**Information shown**

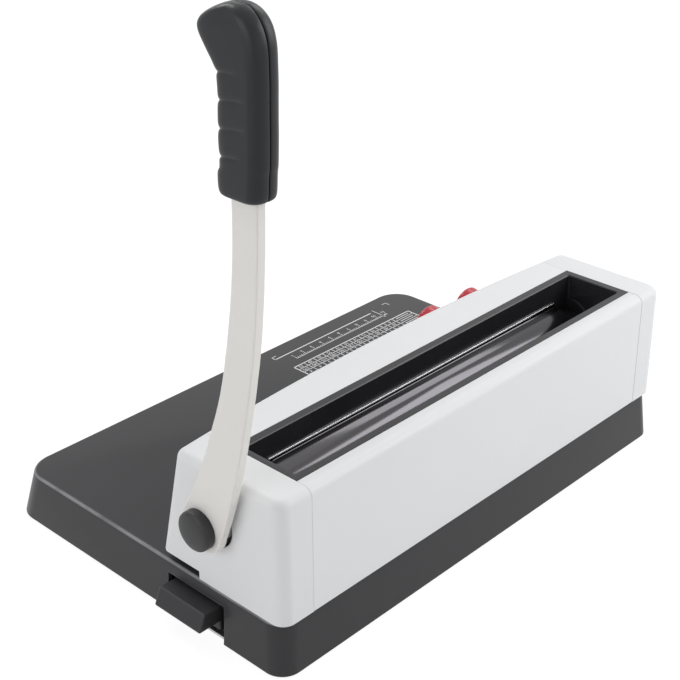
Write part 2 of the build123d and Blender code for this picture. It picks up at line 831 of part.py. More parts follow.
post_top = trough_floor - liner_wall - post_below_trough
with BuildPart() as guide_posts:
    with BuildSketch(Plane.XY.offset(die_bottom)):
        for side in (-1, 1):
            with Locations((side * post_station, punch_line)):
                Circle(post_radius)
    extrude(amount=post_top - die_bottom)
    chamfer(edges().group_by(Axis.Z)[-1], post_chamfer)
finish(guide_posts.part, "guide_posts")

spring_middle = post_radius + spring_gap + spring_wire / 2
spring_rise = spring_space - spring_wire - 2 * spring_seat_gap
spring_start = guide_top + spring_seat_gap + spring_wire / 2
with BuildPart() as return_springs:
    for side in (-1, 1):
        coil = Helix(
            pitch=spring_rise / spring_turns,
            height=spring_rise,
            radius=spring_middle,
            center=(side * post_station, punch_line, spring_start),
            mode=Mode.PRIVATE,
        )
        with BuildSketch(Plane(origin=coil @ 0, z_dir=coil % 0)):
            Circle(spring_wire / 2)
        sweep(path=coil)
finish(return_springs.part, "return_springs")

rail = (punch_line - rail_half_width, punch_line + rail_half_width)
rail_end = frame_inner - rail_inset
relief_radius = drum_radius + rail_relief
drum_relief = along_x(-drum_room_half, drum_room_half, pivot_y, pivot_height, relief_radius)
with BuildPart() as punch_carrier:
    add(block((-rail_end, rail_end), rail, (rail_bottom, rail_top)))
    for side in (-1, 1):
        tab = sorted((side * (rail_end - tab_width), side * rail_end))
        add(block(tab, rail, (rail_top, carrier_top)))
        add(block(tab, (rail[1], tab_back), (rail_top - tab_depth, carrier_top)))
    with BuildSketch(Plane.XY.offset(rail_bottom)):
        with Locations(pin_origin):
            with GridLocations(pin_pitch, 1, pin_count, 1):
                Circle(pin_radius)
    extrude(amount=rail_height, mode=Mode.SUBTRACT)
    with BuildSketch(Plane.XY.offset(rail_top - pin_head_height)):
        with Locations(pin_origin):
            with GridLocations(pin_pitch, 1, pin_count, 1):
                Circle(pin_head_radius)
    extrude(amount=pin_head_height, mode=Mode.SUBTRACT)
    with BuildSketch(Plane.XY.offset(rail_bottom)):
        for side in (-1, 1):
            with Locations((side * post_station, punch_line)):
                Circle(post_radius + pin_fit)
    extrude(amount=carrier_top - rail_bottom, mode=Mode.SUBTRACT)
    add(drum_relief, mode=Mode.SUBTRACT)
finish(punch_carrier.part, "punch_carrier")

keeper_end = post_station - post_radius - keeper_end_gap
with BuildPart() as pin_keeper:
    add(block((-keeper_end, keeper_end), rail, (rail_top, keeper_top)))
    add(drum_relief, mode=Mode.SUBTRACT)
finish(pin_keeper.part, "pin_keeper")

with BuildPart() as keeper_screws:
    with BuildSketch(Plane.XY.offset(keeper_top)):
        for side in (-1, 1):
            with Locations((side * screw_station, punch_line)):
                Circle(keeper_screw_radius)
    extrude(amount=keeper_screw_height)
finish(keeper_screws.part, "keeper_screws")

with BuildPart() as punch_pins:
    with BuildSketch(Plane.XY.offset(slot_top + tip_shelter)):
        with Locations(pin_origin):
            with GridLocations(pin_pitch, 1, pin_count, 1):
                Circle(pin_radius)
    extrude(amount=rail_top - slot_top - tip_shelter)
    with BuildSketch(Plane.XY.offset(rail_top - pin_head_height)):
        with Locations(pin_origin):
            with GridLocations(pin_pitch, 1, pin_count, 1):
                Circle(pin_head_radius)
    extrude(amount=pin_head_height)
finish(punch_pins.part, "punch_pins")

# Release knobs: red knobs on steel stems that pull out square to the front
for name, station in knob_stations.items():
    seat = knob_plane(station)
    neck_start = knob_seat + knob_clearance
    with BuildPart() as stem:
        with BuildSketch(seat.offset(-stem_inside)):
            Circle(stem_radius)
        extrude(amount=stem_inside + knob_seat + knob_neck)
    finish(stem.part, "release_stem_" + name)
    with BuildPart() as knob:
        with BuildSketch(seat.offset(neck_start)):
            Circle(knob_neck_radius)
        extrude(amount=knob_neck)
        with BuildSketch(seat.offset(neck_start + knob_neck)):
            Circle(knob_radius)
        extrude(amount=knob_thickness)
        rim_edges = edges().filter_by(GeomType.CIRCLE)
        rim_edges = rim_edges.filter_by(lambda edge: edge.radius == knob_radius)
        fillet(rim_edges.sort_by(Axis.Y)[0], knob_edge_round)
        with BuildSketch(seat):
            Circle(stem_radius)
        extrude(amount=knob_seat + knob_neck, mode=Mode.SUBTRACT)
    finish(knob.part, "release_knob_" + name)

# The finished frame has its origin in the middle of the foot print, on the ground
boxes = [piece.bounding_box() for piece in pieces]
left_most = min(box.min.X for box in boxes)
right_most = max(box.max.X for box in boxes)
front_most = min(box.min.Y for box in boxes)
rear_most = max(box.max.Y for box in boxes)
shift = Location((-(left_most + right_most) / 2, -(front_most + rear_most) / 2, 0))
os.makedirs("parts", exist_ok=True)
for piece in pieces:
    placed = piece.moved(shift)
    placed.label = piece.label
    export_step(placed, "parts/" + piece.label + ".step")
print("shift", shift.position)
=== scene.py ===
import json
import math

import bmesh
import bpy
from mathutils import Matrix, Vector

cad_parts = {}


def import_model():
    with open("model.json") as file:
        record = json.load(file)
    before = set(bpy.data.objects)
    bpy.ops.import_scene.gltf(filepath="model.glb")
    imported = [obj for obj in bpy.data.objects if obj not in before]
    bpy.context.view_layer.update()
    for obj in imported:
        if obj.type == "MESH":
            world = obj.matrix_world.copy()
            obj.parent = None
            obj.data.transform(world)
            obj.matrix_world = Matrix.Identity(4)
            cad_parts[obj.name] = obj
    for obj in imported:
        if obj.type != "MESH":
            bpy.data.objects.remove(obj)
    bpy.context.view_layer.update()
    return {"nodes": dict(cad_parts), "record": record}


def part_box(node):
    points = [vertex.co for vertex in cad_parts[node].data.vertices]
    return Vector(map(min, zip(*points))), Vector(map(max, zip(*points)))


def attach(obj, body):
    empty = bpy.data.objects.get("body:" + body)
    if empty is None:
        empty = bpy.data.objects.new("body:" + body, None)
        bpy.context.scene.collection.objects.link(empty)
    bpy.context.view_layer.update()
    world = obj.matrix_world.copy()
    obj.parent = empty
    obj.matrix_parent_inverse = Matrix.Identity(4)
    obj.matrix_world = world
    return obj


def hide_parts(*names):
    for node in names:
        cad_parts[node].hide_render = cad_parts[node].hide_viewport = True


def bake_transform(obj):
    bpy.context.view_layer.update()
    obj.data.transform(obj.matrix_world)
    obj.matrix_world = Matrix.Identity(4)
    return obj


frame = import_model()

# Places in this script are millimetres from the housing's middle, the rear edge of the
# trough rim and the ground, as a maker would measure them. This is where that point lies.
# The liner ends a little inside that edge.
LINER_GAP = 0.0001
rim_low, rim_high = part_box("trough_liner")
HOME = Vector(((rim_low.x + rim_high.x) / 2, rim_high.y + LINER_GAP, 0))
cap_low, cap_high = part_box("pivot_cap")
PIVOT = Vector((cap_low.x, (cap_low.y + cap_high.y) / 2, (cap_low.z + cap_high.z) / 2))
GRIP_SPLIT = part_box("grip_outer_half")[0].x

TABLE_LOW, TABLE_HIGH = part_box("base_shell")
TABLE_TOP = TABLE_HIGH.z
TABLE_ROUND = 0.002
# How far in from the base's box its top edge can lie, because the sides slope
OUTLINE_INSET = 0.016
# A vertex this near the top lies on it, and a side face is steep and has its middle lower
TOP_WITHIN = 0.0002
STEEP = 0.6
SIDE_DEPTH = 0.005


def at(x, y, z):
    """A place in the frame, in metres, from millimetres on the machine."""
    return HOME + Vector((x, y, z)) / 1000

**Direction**
Only the lines from the one bearing "# The finished" through the one bearing "points = [vertex.co" should be repeated, exactly as given.

**Correct answer**
# The finished frame has its origin in the middle of the foot print, on the ground
boxes = [piece.bounding_box() for piece in pieces]
left_most = min(box.min.X for box in boxes)
right_most = max(box.max.X for box in boxes)
front_most = min(box.min.Y for box in boxes)
rear_most = max(box.max.Y for box in boxes)
shift = Location((-(left_most + right_most) / 2, -(front_most + rear_most) / 2, 0))
os.makedirs("parts", exist_ok=True)
for piece in pieces:
    placed = piece.moved(shift)
    placed.label = piece.label
    export_step(placed, "parts/" + piece.label + ".step")
print("shift", shift.position)
=== scene.py ===
import json
import math

import bmesh
import bpy
from mathutils import Matrix, Vector

cad_parts = {}


def import_model():
    with open("model.json") as file:
        record = json.load(file)
    before = set(bpy.data.objects)
    bpy.ops.import_scene.gltf(filepath="model.glb")
    imported = [obj for obj in bpy.data.objects if obj not in before]
    bpy.context.view_layer.update()
    for obj in imported:
        if obj.type == "MESH":
            world = obj.matrix_world.copy()
            obj.parent = None
            obj.data.transform(world)
            obj.matrix_world = Matrix.Identity(4)
            cad_parts[obj.name] = obj
    for obj in imported:
        if obj.type != "MESH":
            bpy.data.objects.remove(obj)
    bpy.context.view_layer.update()
    return {"nodes": dict(cad_parts), "record": record}


def part_box(node):
    points = [vertex.co for vertex in cad_parts[node].data.vertices]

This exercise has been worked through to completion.